● GOAL OF THE EXERCISE:
Reproduce exactly the lines below, from the first through the one containing "PAST = 0.5 *", and nothing more.
···
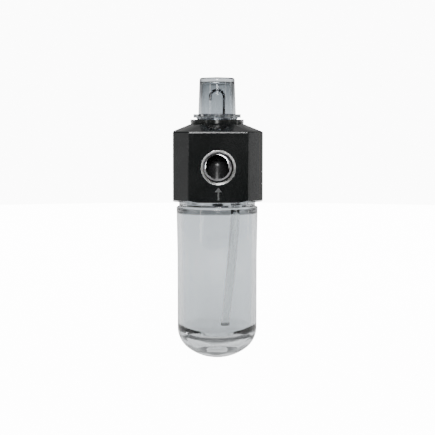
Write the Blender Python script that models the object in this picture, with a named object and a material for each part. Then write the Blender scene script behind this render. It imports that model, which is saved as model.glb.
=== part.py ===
"""Miniature air-line lubricator: head block, sight dome with drip tube, clear bowl and their inner parts.

Metres, +Z up. The origin is where the line through both ports (Y) crosses the axis of the bowl (Z).
The inlet port faces -Y and the outlet port faces +Y.
"""
import math

import bmesh
import bpy
from mathutils import Matrix, Vector

MM = 0.001

# ---- clearances ----
GAP = 0.3 * MM                   # between pieces that touch or seat on each other
SEAL_GAP = 0.25 * MM             # round an O-ring
THREAD_GAP = 0.4 * MM            # between the bowl's thread land and the socket
LEDGE = 0.1 * MM                 # least step left beside a boss, a hole or a cone
PAST = 0.5 * MM                  # how far a cutter runs past the face it opens

# ---- bowl ----
BOWL_RADIUS = 18.05 * MM         # outside of the straight wall
BOWL_DRAFT = 0.4 * MM            # how much wider the wall is under the neck
BOWL_WALL = 2.3 * MM
BOWL_LENGTH = 71.7 * MM          # underside of the head block to the bowl's lowest point
NECK_HEIGHT = 2.2 * MM           # plain neck seen under the head block
NECK_STEP = 0.75 * MM            # wall to neck
THREAD_STEP = 0.7 * MM           # neck to thread land
THREAD_CHAMFER = 0.5 * MM
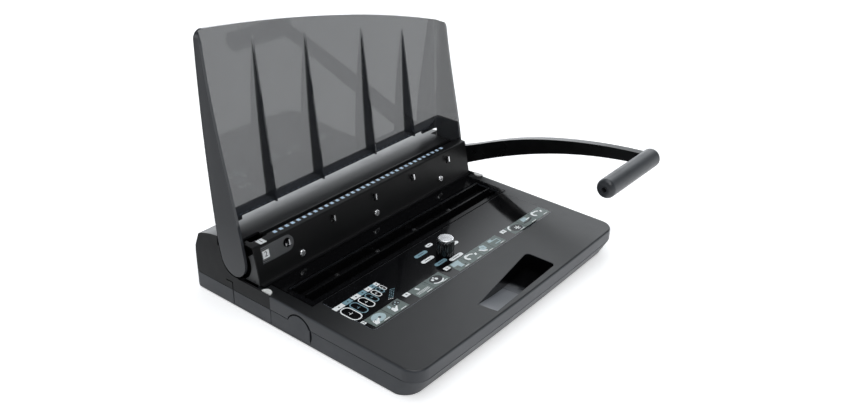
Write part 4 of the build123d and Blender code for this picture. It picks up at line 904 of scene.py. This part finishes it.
···
● SOLUTION BELOW:
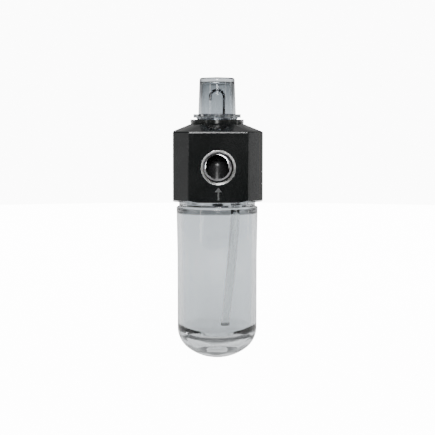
Write the Blender Python script that models the object in this picture, with a named object and a material for each part. Then write the Blender scene script behind this render. It imports that model, which is saved as model.glb.
=== part.py ===
"""Miniature air-line lubricator: head block, sight dome with drip tube, clear bowl and their inner parts.

Metres, +Z up. The origin is where the line through both ports (Y) crosses the axis of the bowl (Z).
The inlet port faces -Y and the outlet port faces +Y.
"""
import math

import bmesh
import bpy
from mathutils import Matrix, Vector

MM = 0.001

# ---- clearances ----
GAP = 0.3 * MM                   # between pieces that touch or seat on each other
SEAL_GAP = 0.25 * MM             # round an O-ring
THREAD_GAP = 0.4 * MM            # between the bowl's thread land and the socket
LEDGE = 0.1 * MM                 # least step left beside a boss, a hole or a cone
PAST = 0.5 * MM                  # how far a cutter runs past the face it opens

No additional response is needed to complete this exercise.